Dave Gregory (cricketer)
|Full name||David William Gregory|
15 April 1845|
Fairy Meadow, New South Wales,
|Died||4 August 1919
Turramurra, New South Wales,
|Batting style||Right-hand batsman|
|Bowling style||Right-arm fast (Roundarm)|
|Relations||EJ, CS, AH Gregory (brothers)
SE, CW, JM Gregory (nephews)
|Test debut (cap 5)||15 March 1877 v England|
|Last Test||2 January 1879 v England|
|Domestic team information|
|1866-1883||New South Wales|
|Source: Cricket Archive, 21 February 2009|
David William Gregory (15 April 1845 – 4 August 1919) was an Australian cricketer of the 19th century. A right-handed batsman, Gregory was the first Australian national cricket captain, leading the side for the first three recognised Test matches between England and Australia in March and April 1877 and January 1879. Gregory was also the captain of the New South Wales team, notably during the Sydney Riot of 1879 when he rebelled against an unpopular decision by Victorian umpire George Coulthard during a game against the touring English team.

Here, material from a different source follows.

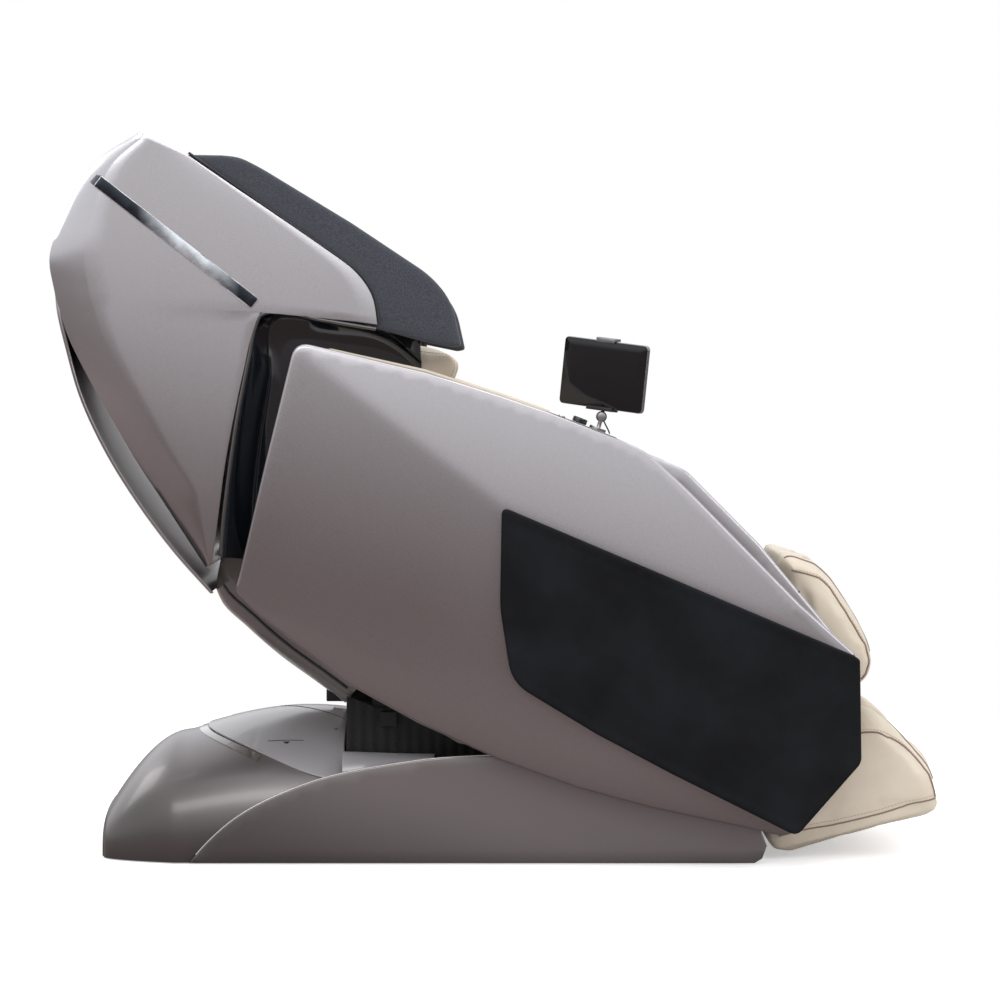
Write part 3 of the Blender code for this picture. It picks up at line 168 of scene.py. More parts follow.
def grained_plastic(name, low, high, grain=900.0, depth=0.00006):
    plastic = Finish(name, low)
    plastic.tint(plastic.noise(40.0, 3.0), low, high)
    plastic.rough(plastic.noise(180.0, 2.0), 0.42, 0.58)
    plastic.bump(plastic.cells(grain), depth, 0.7)
    return plastic.made


def leather(name, low, high, roughness, grain=620.0, depth=0.00014, shine=0.5, sheen=0.04):
    """Upholstery leather: pebbled grain, faint creases and cloudy tone."""
    hide = Finish(name, low, Sheen_Weight=sheen, Sheen_Roughness=0.4, Specular_IOR_Level=shine)
    pebbles = hide.cells(grain, feature="SMOOTH_F1")
    creases = hide.noise(90.0, 4.0, (1, 0.6, 1))
    hide.tint(hide.spread(hide.noise(9.0, 4.0), 0.35, 0.65), low, high)
    hide.rough(creases, roughness, roughness + 0.12)
    hide.bump(hide.sum(pebbles, hide.sum(creases, 0.8, "MULTIPLY")), depth, 0.8)
    return hide.made


def heather_cloth(name, dark, light):
    """Knitted cover in two greys: a fine mottle over an even rib."""
    cloth = Finish(name, dark, Roughness=0.94, Sheen_Weight=0.10, Sheen_Roughness=0.5, Specular_IOR_Level=0.25)
    mottle = cloth.sum(cloth.noise(950.0, 2.0), cloth.noise(380.0, 2.0))
    cloth.tint(cloth.spread(mottle, 0.75, 1.30), dark, light)
    threads = cloth.sum(cloth.cells(1500.0, (1, 1, 0.6)), cloth.noise(700.0, 2.0))
    cloth.bump(threads, 0.0002, 0.8)
    return cloth.made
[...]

Gregory was part of a large cricketing family: his father, Edward William Gregory, was a "capable cricketer" with eight sons, five of whom played for New South Wales in international or intercolonial matches between 1861 and 84; in all, twenty of Edward William Gregory's descendants represented New South Wales in cricket and other sports.
Early life, education and career
David William Gregory was born on 15 April 1845 at Fairy Meadow, near Wollongong, the son of Edward William Gregory, a bootmaker, and his wife Mary Anne née Smith, who were married on 25 May 1835 at Sydney. His was educated at the St James Model School, Sydney.
In 1861, he joined the New South Wales public service, assigned to the Auditor-General's Department. In 1883 he became inspector of public accounts and later paymaster of the Treasury for nine years until he retired.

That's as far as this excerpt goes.